▶ _PROMPT_
Copy the data below exactly.
※
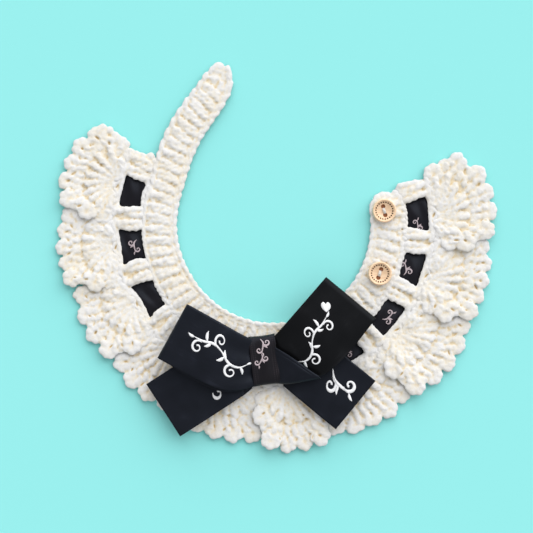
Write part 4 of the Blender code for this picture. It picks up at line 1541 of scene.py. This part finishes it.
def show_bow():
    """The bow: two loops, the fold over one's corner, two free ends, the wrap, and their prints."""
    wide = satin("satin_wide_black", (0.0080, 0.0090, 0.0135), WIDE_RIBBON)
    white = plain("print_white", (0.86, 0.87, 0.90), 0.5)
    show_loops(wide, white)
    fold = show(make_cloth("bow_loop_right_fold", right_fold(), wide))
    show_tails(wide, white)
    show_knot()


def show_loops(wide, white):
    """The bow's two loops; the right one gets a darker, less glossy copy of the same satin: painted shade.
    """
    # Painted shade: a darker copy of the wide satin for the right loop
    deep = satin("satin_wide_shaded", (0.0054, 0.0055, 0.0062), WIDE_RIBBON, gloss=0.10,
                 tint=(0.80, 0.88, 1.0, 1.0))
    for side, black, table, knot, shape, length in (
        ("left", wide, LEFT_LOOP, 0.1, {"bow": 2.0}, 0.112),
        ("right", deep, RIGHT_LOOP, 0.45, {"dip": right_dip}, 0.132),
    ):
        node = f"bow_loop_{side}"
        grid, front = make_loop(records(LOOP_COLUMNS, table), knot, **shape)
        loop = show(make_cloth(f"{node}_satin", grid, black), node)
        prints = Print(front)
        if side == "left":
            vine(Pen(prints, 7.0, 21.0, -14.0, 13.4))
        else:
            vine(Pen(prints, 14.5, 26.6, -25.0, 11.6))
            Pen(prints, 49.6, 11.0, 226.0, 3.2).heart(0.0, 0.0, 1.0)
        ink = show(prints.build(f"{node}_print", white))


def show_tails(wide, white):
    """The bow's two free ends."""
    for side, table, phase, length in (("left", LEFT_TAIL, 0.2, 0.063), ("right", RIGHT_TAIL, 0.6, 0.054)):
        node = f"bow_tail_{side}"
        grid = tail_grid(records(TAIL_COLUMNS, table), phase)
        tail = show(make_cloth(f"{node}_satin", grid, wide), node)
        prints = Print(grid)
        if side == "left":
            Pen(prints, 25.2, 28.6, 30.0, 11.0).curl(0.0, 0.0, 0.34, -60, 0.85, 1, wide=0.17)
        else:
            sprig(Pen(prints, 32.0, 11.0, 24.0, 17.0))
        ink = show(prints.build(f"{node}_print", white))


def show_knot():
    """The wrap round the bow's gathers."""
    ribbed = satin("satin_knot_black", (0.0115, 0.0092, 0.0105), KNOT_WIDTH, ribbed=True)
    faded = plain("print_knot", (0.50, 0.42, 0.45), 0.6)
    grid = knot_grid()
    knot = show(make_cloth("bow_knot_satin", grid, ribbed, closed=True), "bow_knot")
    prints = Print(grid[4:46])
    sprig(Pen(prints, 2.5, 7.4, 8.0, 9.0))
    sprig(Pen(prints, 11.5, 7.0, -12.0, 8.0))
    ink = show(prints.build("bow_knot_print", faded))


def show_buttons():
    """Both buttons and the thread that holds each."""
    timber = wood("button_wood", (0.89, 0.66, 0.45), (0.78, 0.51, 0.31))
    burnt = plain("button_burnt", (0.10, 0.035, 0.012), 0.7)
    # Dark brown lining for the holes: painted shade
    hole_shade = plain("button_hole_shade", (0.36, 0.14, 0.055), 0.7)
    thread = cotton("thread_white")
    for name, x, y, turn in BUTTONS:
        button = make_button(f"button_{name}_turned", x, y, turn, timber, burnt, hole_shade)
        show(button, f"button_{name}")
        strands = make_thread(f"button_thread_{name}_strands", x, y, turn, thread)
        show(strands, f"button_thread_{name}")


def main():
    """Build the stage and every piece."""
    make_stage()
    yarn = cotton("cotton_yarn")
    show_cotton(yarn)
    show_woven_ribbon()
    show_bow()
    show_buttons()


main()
※
▶ _EXPECTED ANSWER_
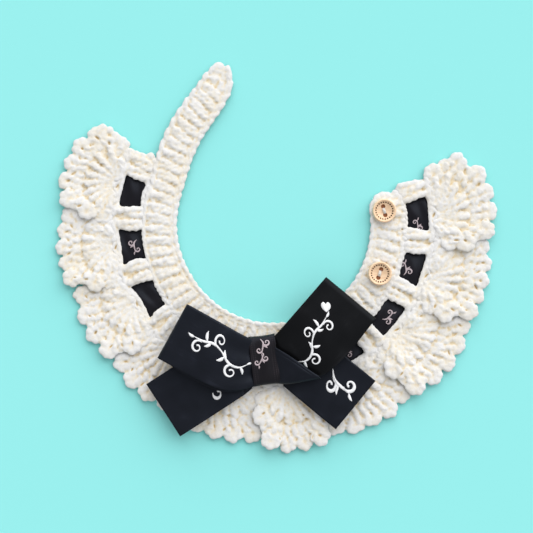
Write part 4 of the Blender code for this picture. It picks up at line 1541 of scene.py. This part finishes it.
def show_bow():
    """The bow: two loops, the fold over one's corner, two free ends, the wrap, and their prints."""
    wide = satin("satin_wide_black", (0.0080, 0.0090, 0.0135), WIDE_RIBBON)
    white = plain("print_white", (0.86, 0.87, 0.90), 0.5)
    show_loops(wide, white)
    fold = show(make_cloth("bow_loop_right_fold", right_fold(), wide))
    show_tails(wide, white)
    show_knot()


def show_loops(wide, white):
    """The bow's two loops; the right one gets a darker, less glossy copy of the same satin: painted shade.
    """
    # Painted shade: a darker copy of the wide satin for the right loop
    deep = satin("satin_wide_shaded", (0.0054, 0.0055, 0.0062), WIDE_RIBBON, gloss=0.10,
                 tint=(0.80, 0.88, 1.0, 1.0))
    for side, black, table, knot, shape, length in (
        ("left", wide, LEFT_LOOP, 0.1, {"bow": 2.0}, 0.112),
        ("right", deep, RIGHT_LOOP, 0.45, {"dip": right_dip}, 0.132),
    ):
        node = f"bow_loop_{side}"
        grid, front = make_loop(records(LOOP_COLUMNS, table), knot, **shape)
        loop = show(make_cloth(f"{node}_satin", grid, black), node)
        prints = Print(front)
        if side == "left":
            vine(Pen(prints, 7.0, 21.0, -14.0, 13.4))
        else:
            vine(Pen(prints, 14.5, 26.6, -25.0, 11.6))
            Pen(prints, 49.6, 11.0, 226.0, 3.2).heart(0.0, 0.0, 1.0)
        ink = show(prints.build(f"{node}_print", white))


def show_tails(wide, white):
    """The bow's two free ends."""
    for side, table, phase, length in (("left", LEFT_TAIL, 0.2, 0.063), ("right", RIGHT_TAIL, 0.6, 0.054)):
        node = f"bow_tail_{side}"
        grid = tail_grid(records(TAIL_COLUMNS, table), phase)
        tail = show(make_cloth(f"{node}_satin", grid, wide), node)
        prints = Print(grid)
        if side == "left":
            Pen(prints, 25.2, 28.6, 30.0, 11.0).curl(0.0, 0.0, 0.34, -60, 0.85, 1, wide=0.17)
        else:
            sprig(Pen(prints, 32.0, 11.0, 24.0, 17.0))
        ink = show(prints.build(f"{node}_print", white))


def show_knot():
    """The wrap round the bow's gathers."""
    ribbed = satin("satin_knot_black", (0.0115, 0.0092, 0.0105), KNOT_WIDTH, ribbed=True)
    faded = plain("print_knot", (0.50, 0.42, 0.45), 0.6)
    grid = knot_grid()
    knot = show(make_cloth("bow_knot_satin", grid, ribbed, closed=True), "bow_knot")
    prints = Print(grid[4:46])
    sprig(Pen(prints, 2.5, 7.4, 8.0, 9.0))
    sprig(Pen(prints, 11.5, 7.0, -12.0, 8.0))
    ink = show(prints.build("bow_knot_print", faded))


def show_buttons():
    """Both buttons and the thread that holds each."""
    timber = wood("button_wood", (0.89, 0.66, 0.45), (0.78, 0.51, 0.31))
    burnt = plain("button_burnt", (0.10, 0.035, 0.012), 0.7)
    # Dark brown lining for the holes: painted shade
    hole_shade = plain("button_hole_shade", (0.36, 0.14, 0.055), 0.7)
    thread = cotton("thread_white")
    for name, x, y, turn in BUTTONS:
        button = make_button(f"button_{name}_turned", x, y, turn, timber, burnt, hole_shade)
        show(button, f"button_{name}")
        strands = make_thread(f"button_thread_{name}_strands", x, y, turn, thread)
        show(strands, f"button_thread_{name}")


def main():
    """Build the stage and every piece."""
    make_stage()
    yarn = cotton("cotton_yarn")
    show_cotton(yarn)
    show_woven_ribbon()
    show_bow()
    show_buttons()


main()